Texas power company TXU, which has agreed to the largest leveraged buyout ever, reported a quarterly loss on Wednesday, citing charges related to a sharp cut in plans for new coal-fired power plants.
The first-quarter net loss was $497 million, or $1.09 per share, compared with a year-earlier profit of $576 million, or $1.22 per share.
TXU said it took an after-tax charge of $941 million, or $2.02 per share, including a $463 million charge for canceled power plant projects and a $449 million charge for changes in the market value of its trading positions.
Excluding special items, operating earnings were 96 cents per share, down from $1.12 a year earlier and well below analysts' average forecast of $1.11 as compiled by Reuters Estimates.

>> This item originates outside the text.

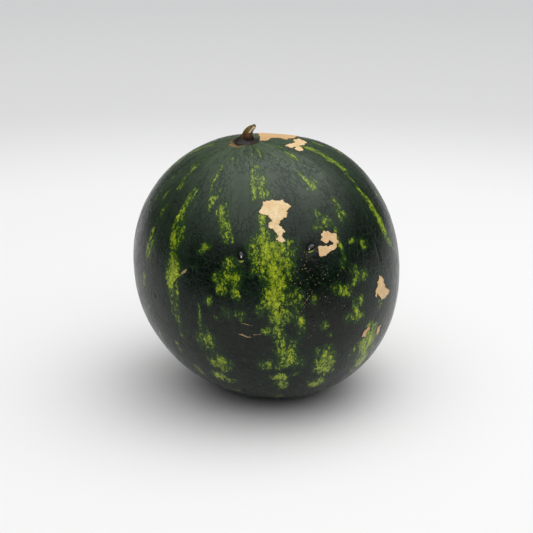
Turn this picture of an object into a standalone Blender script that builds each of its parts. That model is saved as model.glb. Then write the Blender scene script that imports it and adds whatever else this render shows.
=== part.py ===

"Earnings at this point is moot because of the pending deal," said an analyst who covers the company.
Results were also hurt by planned outages at its nuclear and coal plants as well as lower average retail pricing, the Dallas-based company said.
Revenue fell 27.6% to $1.67 billion.
TXU, the largest power generator in Texas, agreed in February to be acquired for nearly $32 billion by a group led by private equity firms Kohlberg Kravis Roberts and TPG, formerly known as Texas Pacific Group.
To gain support for the deal from environmental groups, TXU said it would build only three coal-fired power plants, down from original plans for 11.
The company has also begun implementing a 10 percent electricity rate cut to push along the deal.